You want fries with that?: Join vs. IN Not IN

8/09/2016

Join vs. IN Not IN

This post has been moved to:

http://dallasdbas.com/join-vs-in-not-in/

Come on over and look around!

5 comments:

Sebastian Leupold said...: there are use cases, where in and not in are faster: consider you are having a column with many Null values, e.g. having a CoverImageID column and an Images table with ImageID, but most of your books don't have the CoverImageID populated. if you are searching for a book with a specific cover image, it might be more efficient to query SELECT * FROM All_books WHERE CoverImageID IN (SELECT ImageID FROM Images WHERE fileName Like @fn).; 6:00 AM
Gerald Britton, MCSA SQL Server, MVP said...: It depends.

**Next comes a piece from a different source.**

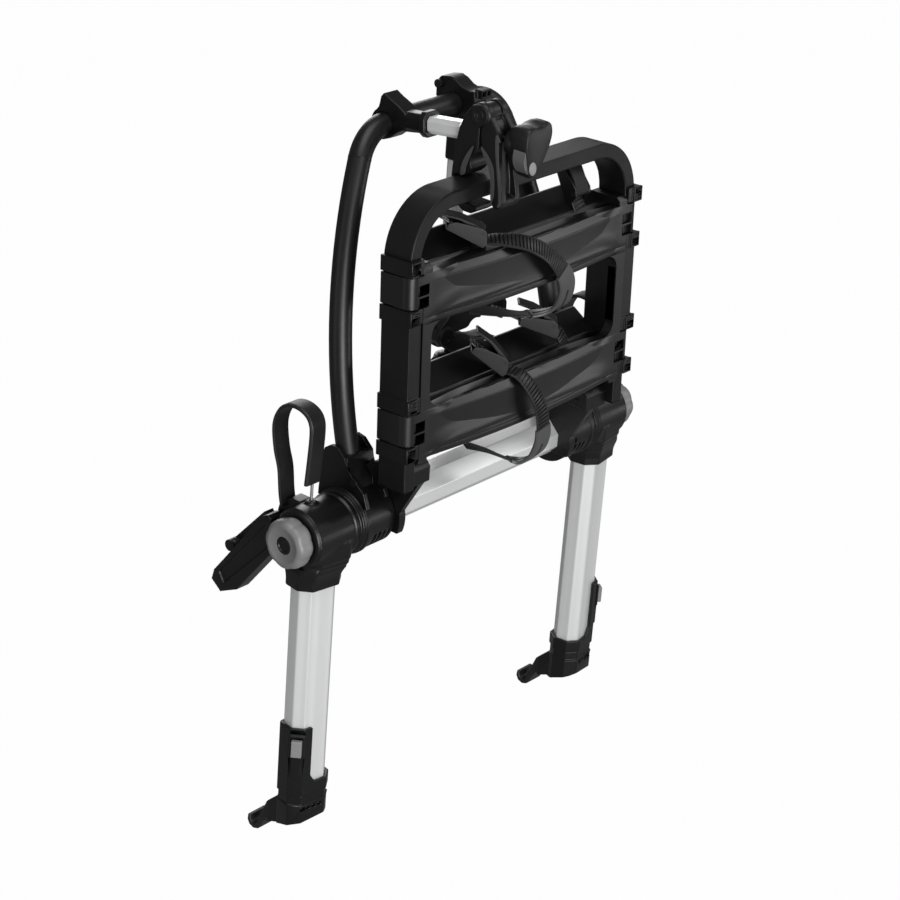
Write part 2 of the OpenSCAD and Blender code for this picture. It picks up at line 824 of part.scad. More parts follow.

With small datasets you get one plan. Try it on some Millon row tables with appropriate indexes. You'll get different plans; 7:23 AM
Kevin3NF said...: Thanks for the feedback!

Both good points. The point of the post was to explain to Junior DBAs, Analysts, etc how different syntax that does the same thing can be wildly different in performance, in simple, easy to relate to terms :)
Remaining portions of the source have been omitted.